## EXERCISE DETAILS
Copy verbatim the block of lines in the entries below whose first line contains "back_straps();" and whose last line contains "if empty is". Leave out all other lines.

## LISTED RECORDS
···
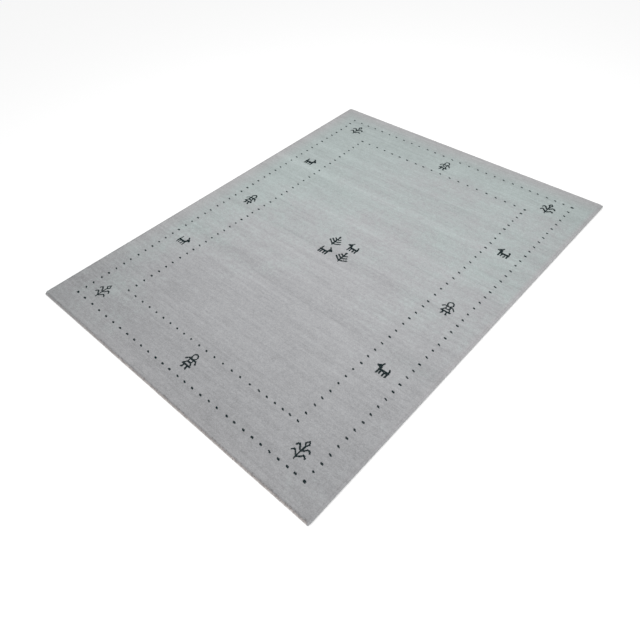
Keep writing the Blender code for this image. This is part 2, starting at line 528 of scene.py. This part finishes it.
def build_side_tufts(name, side, material):
    """The outermost tufts along one long side, which lean over the overcast cord."""
    rng = rng_for(name)
    rows = int(2 * (PILE_HALF_LENGTH - TUFT_ROW_MARGIN_ALONG) / KNOT)
    y = (np.arange(rows) - (rows - 1) / 2) * KNOT + rng.normal(0, 0.2 * MM, rows)
    x = np.full(rows, side * (PILE_HALF_WIDTH + SIDE_TUFT_OUT)) + rng.normal(0, 0.25 * MM, rows)
    z = np.full(rows, PILE_TOP - SIDE_TUFT_DROP) + rng.normal(0, 0.22 * MM, rows)
    angle = np.radians(SIDE_TUFT_LEAN) + rng.normal(0, 0.16, rows)
    sway = rng.normal(0, EDGE_TUFT_SWAY, rows)
    axis_w = np.stack([side * np.sin(angle), sway, np.cos(angle)], 1)
    axis_u = np.stack([np.zeros(rows), np.ones(rows), np.zeros(rows)], 1)
    axis_v = np.cross(axis_w, axis_u)
    half_u = rng.normal(SIDE_TUFT_HALF_WIDTH, 0.14, rows) * MM
    half_v = rng.normal(SIDE_TUFT_HALF_THICKNESS, 0.18, rows) * MM
    rise = rng.normal(EDGE_TUFT_RISE, 0.15, rows).clip(*EDGE_TUFT_RISE_LIMITS) * MM
    centres = np.stack([x, y, z], 1)
    depth = np.full(rows, SIDE_TUFT_DEPTH)
    verts, faces = tufts(rng, centres, axis_u, axis_v, axis_w, half_u, half_v, depth, rise)
    return new_object(name, verts, faces, material)


# The wool's turns round a cord: their spacing, how deep the grooves between them are as a share of
# the cord, how sharp, how far each turn runs aslant, and how much turns stray and differ
WRAP_PITCH = 3.2 * MM
WRAP_STEPS = 4
WRAP_DEPTH = 0.13
WRAP_SHARPNESS = 1.4
WRAP_SLANT = 0.5 * MM
WRAP_WANDER = 0.02
WRAP_FATNESS_SPREAD = 0.025

# The wound cord's section, which is squarer below, how far it grows past the bare cord in width and
# height, and how it narrows to its ends: over what length, and to which shares of width and height
CORD_POINTS = 14
CORD_POWER_BELOW = 0.50
CORD_POWER_ABOVE = 0.75
CORD_TUCK = 1.8 * MM
CORD_RISE = 1.7 * MM
CORD_SET_IN = 0.5 * MM
CORD_END_GAP = 0.3 * MM
CORD_END_TAPER = 11 * MM
CORD_TAPER_POWER = 0.7
CORD_END_WIDTH = 0.45
CORD_END_HEIGHT = 0.30


def build_overcast(name, side, material):
    """Wool wound close round a side cord, its turns lying a little aslant."""
    rng = rng_for(name)
    turns = int(RUG_LENGTH / WRAP_PITCH)
    rings = turns * WRAP_STEPS + 1
    y = np.linspace(-RUG_LENGTH / 2 + CORD_END_GAP, RUG_LENGTH / 2 - CORD_END_GAP, rings)
    turn = np.arange(CORD_POINTS) / CORD_POINTS * math.tau
    power = np.where(np.sin(turn) < 0, CORD_POWER_BELOW, CORD_POWER_ABOVE)
    out = np.sign(np.cos(turn)) * np.abs(np.cos(turn)) ** power
    up = np.sign(np.sin(turn)) * np.abs(np.sin(turn)) ** power
    wander = np.cumsum(rng.normal(0, WRAP_WANDER, turns + 2))
    number = np.arange(rings) / WRAP_STEPS
    slip = np.interp(number, np.arange(turns + 2), wander - wander.mean())
    fat = np.interp(number, np.arange(turns + 2), rng.normal(1, WRAP_FATNESS_SPREAD, turns + 2))
    phase = (number + slip * 0.3)[:, None] + 0.45 * out[None, :] * side
    swell = 1 - WRAP_DEPTH * (1 - np.abs(np.sin(math.pi * phase))) ** WRAP_SHARPNESS
    swell = swell * fat[:, None]
    taper = np.clip((RUG_LENGTH / 2 - np.abs(y)) / CORD_END_TAPER, 0, 1)[:, None]
    taper = taper ** CORD_TAPER_POWER
    width = CORD_WIDTH + CORD_TUCK
    height = CORD_HEIGHT + CORD_RISE
    middle = side * ((RUG_WIDTH - width) / 2 - CORD_SET_IN)
    wide = CORD_END_WIDTH + (1 - CORD_END_WIDTH) * taper
    high = CORD_END_HEIGHT + (1 - CORD_END_HEIGHT) * taper
    x = middle + out[None, :] * width / 2 * swell * wide
    z = np.maximum(height / 2 * (1 + up[None, :] * swell), 0.1 * MM) * high
    y_slant = y[:, None] + WRAP_SLANT * out[None, :] * side
    points = np.stack([x, np.broadcast_to(y_slant, x.shape), z], -1)
    return new_object(name, points.reshape(-1, 3), ring_faces(rings, CORD_POINTS), material)


# The flat-woven ends: steps to a warp, ribs and steps to a rib, and how far a rib stands up, which
# is a mean share with another share added or taken off where the weft passes over or under
WARP_STEPS = 3
WEFT_RIBS = 5
RIB_STEPS = 4
RIB_RISE = 0.55 * MM
RIB_MEAN = 0.62
RIB_CROSSING = 0.24
WARP_LOOSENESS = 0.12

# Their rounded edge, how far they run in under the pile, and how far the edge sways, every so many warps
END_CORNER = 1.5 * MM
UNDER_PILE = 2 * MM
SWAY_WARPS = 40
SWAY_SPREAD = 0.15 * MM
WOVEN_SIDE_GAP = 0.2 * MM


def woven_end_profile():
    """The strip's section, from the floor up and in under the pile, with its outward normals."""
    set_in = RIB_RISE + 0.1 * MM
    wall = WOVEN_END_HEIGHT - RIB_RISE - END_CORNER
    flat = WOVEN_END_WIDTH + UNDER_PILE - set_in - END_CORNER
    bend = END_CORNER * math.pi / 2
    s = np.linspace(0, wall + bend + flat, WEFT_RIBS * RIB_STEPS + 1)
    turn = np.clip((s - wall) / END_CORNER, 0, math.pi / 2)
    inward = set_in + END_CORNER * (1 - np.cos(turn)) + np.maximum(s - wall - bend, 0)
    up = np.minimum(s, wall) + END_CORNER * np.sin(turn)
    return inward, up, -np.cos(turn), np.sin(turn)


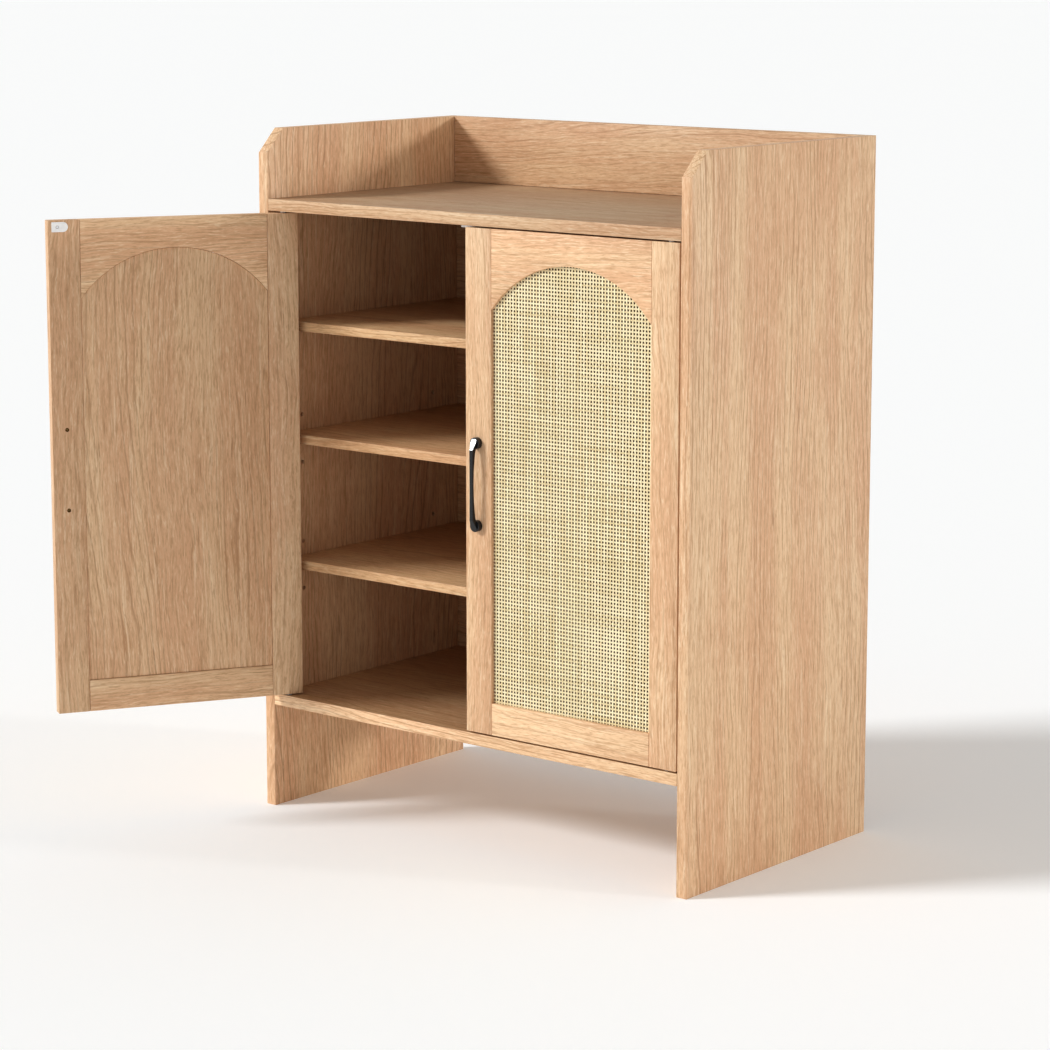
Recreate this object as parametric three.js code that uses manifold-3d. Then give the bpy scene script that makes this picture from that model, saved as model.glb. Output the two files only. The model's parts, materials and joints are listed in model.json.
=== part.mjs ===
// Shoe cabinet: a carcass of boards with four shoe compartments and a tray top, closed by
// two pivot-hung doors. Each door is a frame with an arched opening, a rear panel and a
// sheet of cane webbing. Millimetres, +Z up, doors facing -Y. The left door stands open.
import * as THREE from 'three';
import { mergeVertices } from 'three/addons/utils/BufferGeometryUtils.js';
import Module from 'manifold-3d';

const wasm = await Module();
wasm.setup();

// ---- Driving dimensions ---------------------------------------------------------------

const WIDTH = 680;
const DEPTH = 380;
const HEIGHT = 880;
const BOARD = 15;                 // thickness of the carcass boards and the doors
const FIT = 0.3;                  // clearance between pieces that touch
const OVERCUT = 1;                // how far a cutter runs past the face that it opens

const FLOOR_CLEARANCE = 135;      // floor to the underside of the bottom board
const TRAY_DEPTH = 88;            // rim of the tray above the top board
const CORNER_CUT = 30;            // cut on the top front corner of each side panel

const SHELF = 12;
const SHELF_SETBACK = 28;         // shelf edge behind the fronts, so that a door can swing
const SHELF_TOPS = { upper: 634.7, middle: 489, lower: 324.8 };
const SPARE_HOLES = [509.5, 447, 342.5, 280.5];   // unused shelf-pin levels, for moving two shelves

const BACK_SHEET = 3;
const BACK_INSET = 7;             // back sheet's rear face in front of the carcass's back
const GROOVE_DEPTH = 5;
const SHELF_BACK_GAP = 1;         // behind each shelf, to the back sheet

const DOOR_GAP = 2;               // gap round each door; the two meet with twice this
const STILE = 40;
const BOTTOM_RAIL = 40;
const ARCH_TOP_RAIL = 38;         // wood above the top of the arch
const ARCH_RISE = 60;
const CANE = 0.8;
const CANE_RECESS = 4.4;          // cane behind the door's front
const DOOR_SHEET = 8;
const DOOR_SHEET_RECESS = 1.5;    // rear panel behind the door's back

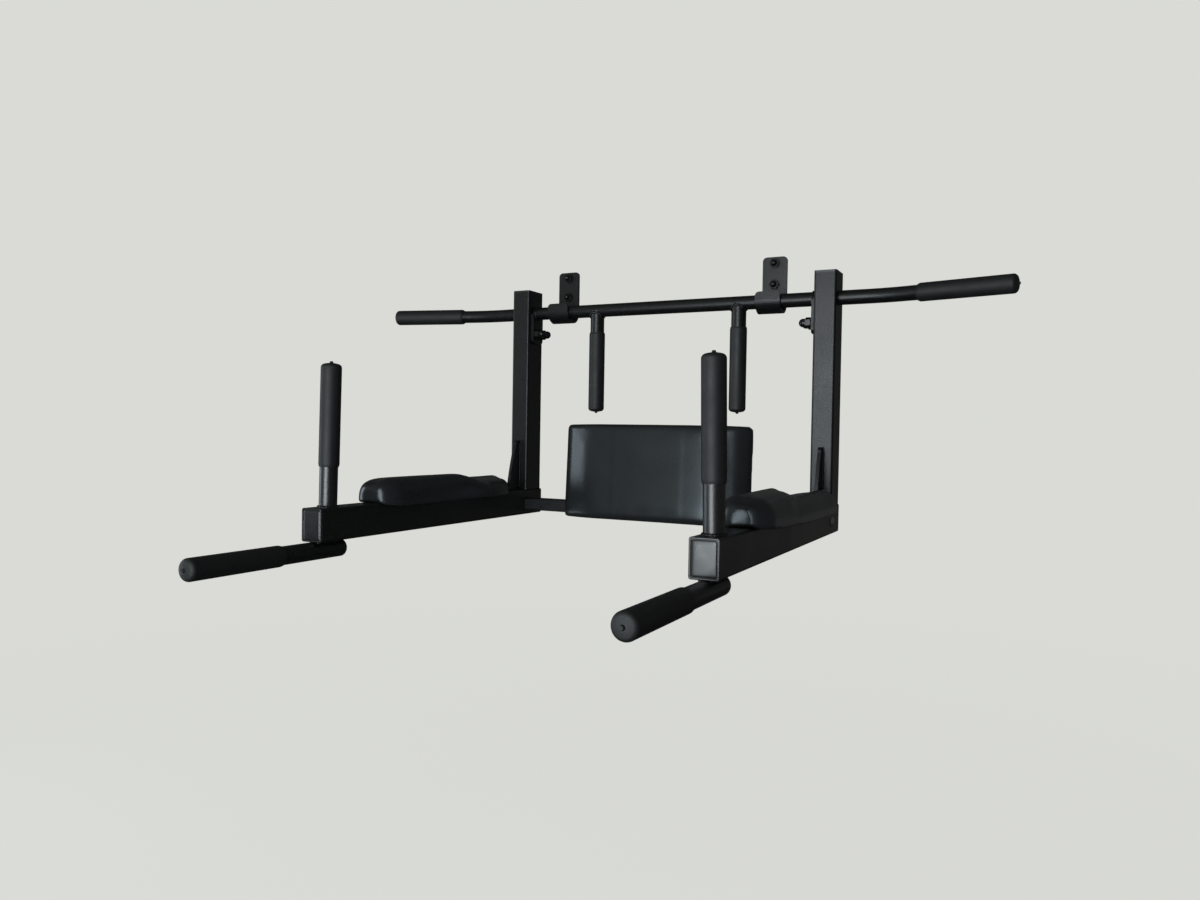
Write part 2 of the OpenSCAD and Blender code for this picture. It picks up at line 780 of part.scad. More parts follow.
// Heights of the elbow cushion over the arm at a distance k from its front end, with u from -1 at the
// inner side to 1 at the outer side
function elbow_top(k, u) =
    let (t = smooth((k - elbow_lobe_len + 62 * u) / (74 - 30 * u)))
    (elbow_front_h + elbow_lobe_rise * smooth(-2 * u)) * (1 - t)
    + (elbow_rear_h + elbow_rise * smooth(2 * u) - 2 * smooth(-1.25 * u)) * t;

function elbow_base(k, u) =
    let (inner = 1 - (elbow_skirt + 1) * (1 - exp(-k / 45)),
         outer = elbow_lift - (elbow_outer_skirt + elbow_lift) * (1 - exp(-k / 100)))
    inner + (outer - inner) * (1 + u) / 2;

function elbow_outer(k) = elbow_outer_hw - 28 * (1 - round_end(k, elbow_corner))
    - 12 * (1 - round_end(elbow_pad_len - k, 12));

function elbow_inner(k) = elbow_inner_hw - 31 * (1 - round_end(k, elbow_corner + 4))
    - (elbow_inner_hw + 8) * (1 - round_end(elbow_pad_len - k, elbow_tail, 1.7));

function elbow_ring(k) =
    let (outer = elbow_outer(k), inner = elbow_inner(k), half = (outer + inner) / 2,
         lean = 0.55 + 0.45 * round_end(k, elbow_nose), fall = 0.25 + 0.75 * round_end(elbow_pad_len - k, 30))
    [for (a = [0:7.5:180])
        let (s = signed_power(cos(a), 0.69), x = half * s + (outer - inner) / 2, base = elbow_base(k, s),
             h = (elbow_top(k, x / 41) - base) * lean * fall)
        [x, elbow_back - elbow_pad_len + k, arm_top + base + h * signed_power(sin(a), 0.69)]];

module elbow_cushion(side) {
    front = [0, 0.02, 0.07, 0.15, 0.27, 0.43, 0.65, 1];
    rear = [1, 0.72, 0.5, 0.32, 0.19, 0.1, 0.04, 0.01, 0];
    body = elbow_pad_len - elbow_nose - elbow_tail;
    d = concat([for (k = front) k * elbow_nose], [for (t = [0.07:0.07:0.94]) elbow_nose + t * body],
               [for (k = rear) elbow_pad_len - k * elbow_tail]);
    color(vinyl_black) at_side(side) difference() {
        loft([for (k = d) elbow_ring(k)]);
        translate([-post_w / 2 - pad_fit, elbow_back - elbow_pad_len - 1, arm_top - 2 * elbow_outer_skirt])
            cube([post_w + 2 * pad_fit, elbow_pad_len + 2, 2 * elbow_outer_skirt]);
        translate([0, elbow_board_back - elbow_board_len / 2, arm_top - 1]) linear_extrude(elbow_board_t + pad_fit + 1)
            rounded_rect(elbow_board_w + 2 * pad_fit, elbow_board_len + 2 * pad_fit, 10 + pad_fit);
    }
}

module elbow_bolts() {
    color(zinc) for (side = [-1, 1], y = elbow_bolt_y) at_side(side) translate([0, y, arm_base])
        rotate([180, 0, 0]) button_screw(pad_bolt_d, arm_h + elbow_board_t - 2, pad_head_d, 0.16);
}

module tee_nuts() {
    color(zinc) {
        at_back_pad() at_back_screws() mirror([0, 0, 1]) tee_nut(back_board_t);
        for (side = [-1, 1], y = elbow_bolt_y) at_side(side) translate([0, y, arm_top]) tee_nut(elbow_board_t);
    }
}

hook(-1);  // hook_left
hook(1);  // hook_right
wall_studs();
wall_washers();
wall_cap_nuts();
post(-1);  // post_left
post(1);  // post_right
post_plug(-1);  // post_plug_left
post_plug(1);  // post_plug_right
arm(-1);  // arm_left
arm(1);  // arm_right
arm_front_plug(-1);  // arm_front_plug_left
arm_front_plug(1);  // arm_front_plug_right
arm_rear_plug(-1);  // arm_rear_plug_left
arm_rear_plug(1);  // arm_rear_plug_right
gusset(-1);  // gusset_left
gusset(1);  // gusset_right
pull_up_bar();
bar_ear(-1);  // bar_ear_left
bar_ear(1);  // bar_ear_right
ear_studs();
ear_washers();
ear_cap_nuts();
wing_grip(-1);  // wing_grip_left
wing_grip(1);  // wing_grip_right
hanging_tube(-1);  // hanging_tube_left
hanging_tube(1);  // hanging_tube_right
hanging_grip(-1);  // hanging_grip_left
hanging_grip(1);  // hanging_grip_right
upright_tube(-1);  // upright_tube_left
upright_tube(1);  // upright_tube_right
upright_grip(-1);  // upright_grip_left
upright_grip(1);  // upright_grip_right
dip_tube(-1);  // dip_tube_left
dip_tube(1);  // dip_tube_right
dip_tube_plug(-1);  // dip_tube_plug_left
dip_tube_plug(1);  // dip_tube_plug_right
dip_grip(-1);  // dip_grip_left
dip_grip(1);  // dip_grip_right
crossbar();
crossbar_blocks();
crossbar_bolts();
back_straps();
back_board();
back_cushion();
back_screws();
elbow_board(-1);  // elbow_board_left
elbow_board(1);  // elbow_board_right
elbow_cushion(-1);  // elbow_cushion_left
elbow_cushion(1);  // elbow_cushion_right
elbow_bolts();
tee_nuts();
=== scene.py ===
"""Looks of the wall-hung dip, leg-raise and pull-up station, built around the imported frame."""
import json
import math

import bmesh
import bpy
import numpy as np
from mathutils import Matrix, Vector


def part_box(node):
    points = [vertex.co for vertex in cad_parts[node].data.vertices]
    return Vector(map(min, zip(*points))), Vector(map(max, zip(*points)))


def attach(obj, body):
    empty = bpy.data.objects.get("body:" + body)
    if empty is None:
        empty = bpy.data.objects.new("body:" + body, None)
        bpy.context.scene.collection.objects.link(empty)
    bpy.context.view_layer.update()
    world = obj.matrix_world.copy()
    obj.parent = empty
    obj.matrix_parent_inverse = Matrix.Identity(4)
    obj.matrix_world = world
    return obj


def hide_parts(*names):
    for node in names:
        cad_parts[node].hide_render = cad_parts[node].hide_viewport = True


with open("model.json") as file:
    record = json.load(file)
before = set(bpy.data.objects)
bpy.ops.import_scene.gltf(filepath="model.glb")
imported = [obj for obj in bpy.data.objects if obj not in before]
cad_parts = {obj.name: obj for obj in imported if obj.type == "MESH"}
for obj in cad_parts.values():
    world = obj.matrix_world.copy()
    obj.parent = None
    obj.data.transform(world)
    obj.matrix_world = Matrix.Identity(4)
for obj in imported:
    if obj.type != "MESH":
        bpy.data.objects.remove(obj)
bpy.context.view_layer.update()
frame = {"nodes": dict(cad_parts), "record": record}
NODES = frame["nodes"]
# One millimetre in metres
MM = 0.001
FRAME_BODY = "frame"

# Places that the pieces are built from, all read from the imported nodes, in metres


def middle(node):
    low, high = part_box(node)
    return (low + high) / 2


def size(node):
    low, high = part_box(node)
    return high - low


BAR_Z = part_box("pull_up_bar")[1].z - size("pull_up_bar").z / 2
BAR_Y = middle("post_left").y
BAR_R = size("pull_up_bar").z / 2
ARM_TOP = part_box("arm_left")[1].z
ARM_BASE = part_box("arm_left")[0].z
ARM_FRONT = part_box("arm_front_plug_left")[0].y
POST_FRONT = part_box("post_left")[0].y
POST_W = size("post_left").x
SIDES = {"left": -1, "right": 1}
SIDE_X = {s: middle("arm_" + s).x for s in SIDES}
FRAME_X = (SIDE_X["left"] + SIDE_X["right"]) / 2


# Materials

# Mark before the name of a node's own setting, as against one of its sockets
SETTING = "_"
# The middle part of a noise's values, where most of them lie
NOISE_RANGE = (0.3, 0.7)
# Cool tint of all black pieces
COOL = (0.93, 0.99, 1.06)


class Nodes:
    """A few short ways to add shader nodes to one material.

    A socket is called by its name, with _ for each space, or by i and its number.
    """

    def __init__(self, tree):
        self.tree = tree

    def add(self, kind, **inputs):
        node = self.tree.nodes.new(kind)
        for key, value in inputs.items():
            if key.startswith(SETTING):
                setattr(node, key[1:], value)
            else:
                self.set(node, key.replace("_", " "), value)
        return node

    def set(self, node, key, value):
        socket = node.inputs[int(key[1:])] if key[0] == "i" and key[1:].isdigit() else node.inputs[key]
        if isinstance(value, bpy.types.NodeSocket):
            self.tree.links.new(value, socket)
        else:
            socket.default_value = value

    def noise(self, where, scale, detail=3.0, rough=0.55):
        node = self.add("ShaderNodeTexNoise", Vector=where, Scale=scale, Detail=detail, Roughness=rough)
        return node.outputs["Fac"]

    def range(self, value, low, high, to_low, to_high):
        ends = {"From_Min": low, "From_Max": high, "To_Min": to_low, "To_Max": to_high}
        return self.add("ShaderNodeMapRange", Value=value, **ends).outputs["Result"]

    def between(self, noise, low, high):
        """From low to high over the middle of a noise's values."""
        return self.range(noise, *NOISE_RANGE, low, high)

    def mix(self, factor, first, second):
        node = self.add("ShaderNodeMix", _data_type="RGBA")
        self.set(node, "i0", factor)
        self.set(node, "i6", first)
        self.set(node, "i7", second)
        return node.outputs[2]

    def math(self, operation, first, second):
        return self.add("ShaderNodeMath", _operation=operation, i0=first, i1=second).outputs[0]

    def bump(self, height, strength, distance):
        node = self.add("ShaderNodeBump", Strength=strength, Distance=distance, Height=height)
        return node.outputs["Normal"]


def gray(value, tint=(1.0, 1.0, 1.0)):
    """A grey of one brightness, tinted."""
    return tuple(value * t for t in tint) + (1.0,)


def material(name, build, **fixed):
    """A material with some shader values fixed, and the rest from a function that builds their nodes."""
    mat = bpy.data.materials.new(name)
    mat.use_nodes = True
    tree = mat.node_tree
    tree.nodes.clear()
    n = Nodes(tree)
    shader = n.add("ShaderNodeBsdfPrincipled", **fixed)
    out = n.add("ShaderNodeOutputMaterial")
    tree.links.new(shader.outputs[0], out.inputs["Surface"])
    place = n.add("ShaderNodeTexCoord").outputs["Object"]
    for key, value in build(n, place).items():
        n.set(shader, key, value)
    return mat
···
## EXPECTED ANSWER
back_straps();
back_board();
back_cushion();
back_screws();
elbow_board(-1);  // elbow_board_left
elbow_board(1);  // elbow_board_right
elbow_cushion(-1);  // elbow_cushion_left
elbow_cushion(1);  // elbow_cushion_right
elbow_bolts();
tee_nuts();
=== scene.py ===
"""Looks of the wall-hung dip, leg-raise and pull-up station, built around the imported frame."""
import json
import math

import bmesh
import bpy
import numpy as np
from mathutils import Matrix, Vector


def part_box(node):
    points = [vertex.co for vertex in cad_parts[node].data.vertices]
    return Vector(map(min, zip(*points))), Vector(map(max, zip(*points)))


def attach(obj, body):
    empty = bpy.data.objects.get("body:" + body)
    if empty is None:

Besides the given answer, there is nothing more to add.